Still, even as insurers recognise the need for greater personalisation through data, implementing these changes means facing significant technical obstacles. Sourabh Chitrachar, Regional Vice President for Asia Technology Strategy and Operations at Liberty Mutual Insurance, says that integration challenges and data silos are persistent barriers.

“One of the biggest challenges is legacy systems,” Chitrachar explains. “Integration, data silos and data quality become massive challenges. Unless you have a robust plan in terms of how you are going to achieve [this], and you’re measuring it at every step, it simply is not going to work.”

“Unless you have a robust plan in terms of how you are going to achieve [this], and you’re measuring it at every step, it simply is not going to work.”

Sourabh Chitrachar

Regional VP for Asia Technology Strategy and Operations at Liberty Mutual Insurance

There’s still a lot of modernisation that needs to happen, says Thulliez. “On the front end, we can be state-of-the-art and ready, but in the back end, [we’re] not ready to follow.”

With these constraints, “behind-the-scenes” personalisation is a more viable option rather than customer-facing complexity. And simplicity proves crucial for conversion, especially for embedded products.

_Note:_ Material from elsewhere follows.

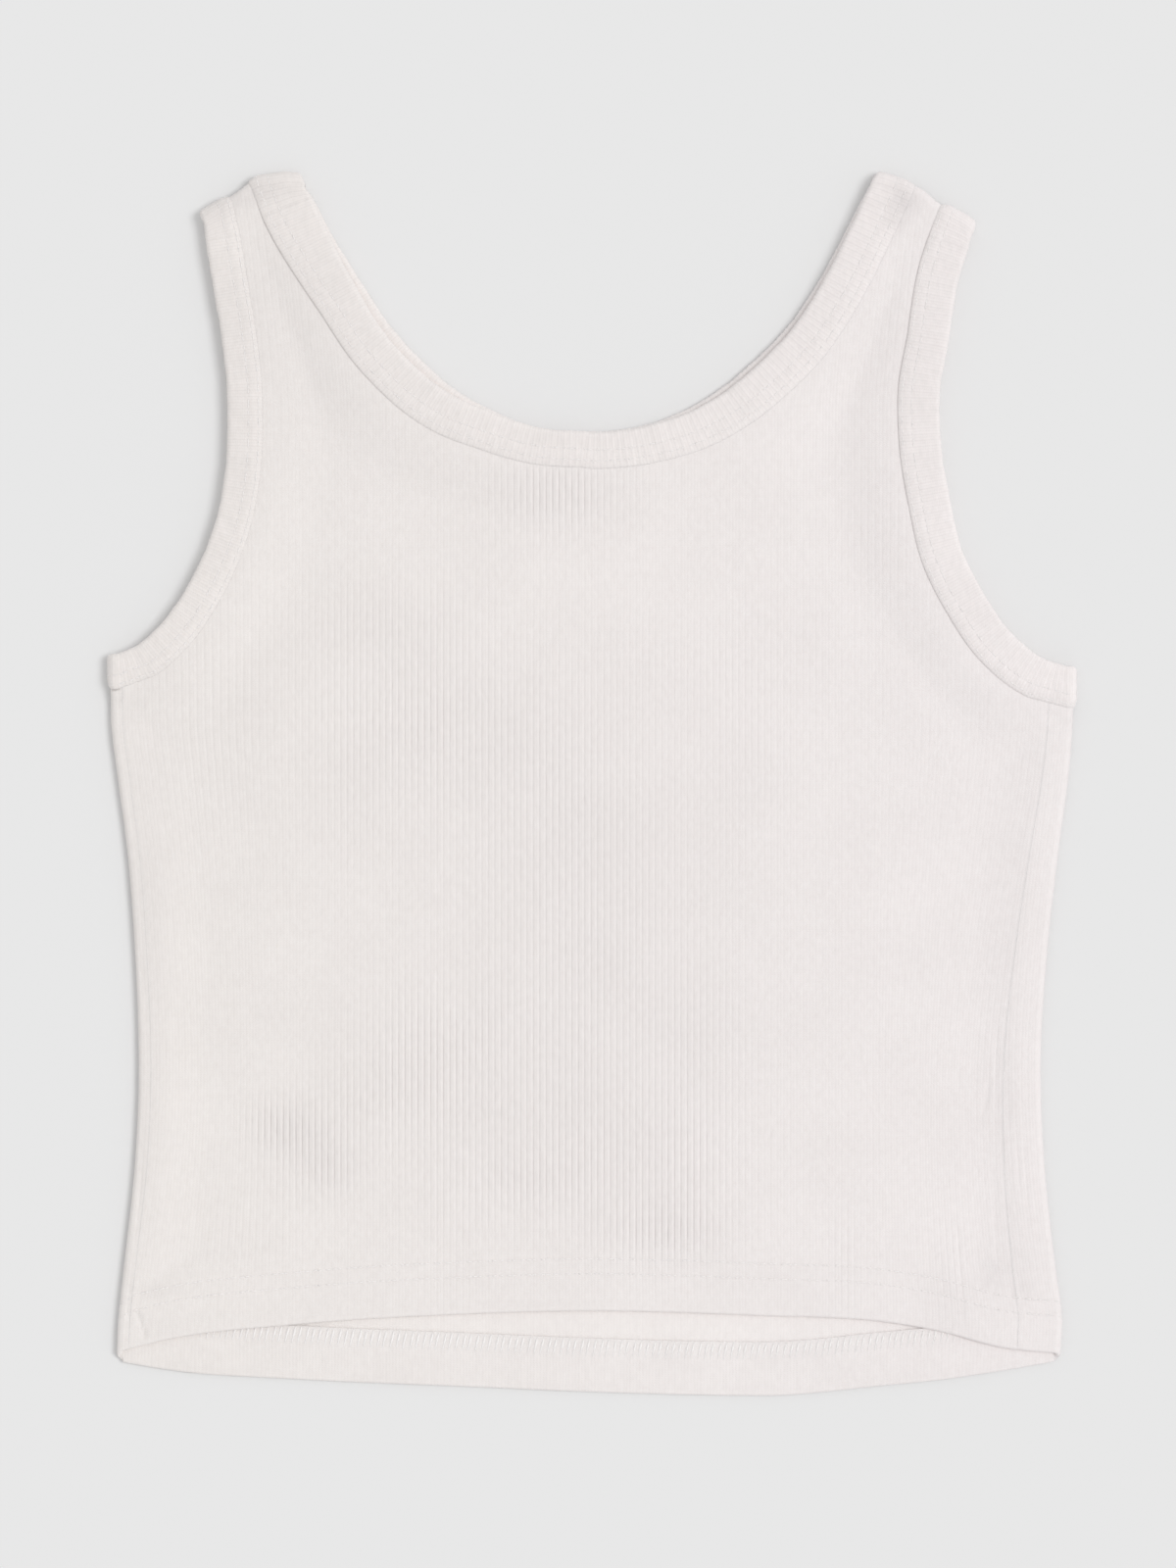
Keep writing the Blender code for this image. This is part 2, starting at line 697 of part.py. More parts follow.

“The higher the complexity, the lower the conversion,” says Engel. “If you imagine booking.com, they don’t want a full-fledged configurator on their checkout page. They want a one-click upsell.”

Embedded insurance gives customers the right offer at the right time, Engel says. “Hyper personalisation in embedded insurance means you have certain personalisation, but you have hyper alignment with your distribution.”

Where customer experience matters, insurers can simply go and embed their products at the right time, place and price point, says Rajat Sharma. “The companies who are doing it [are] growing at a rapid pace.”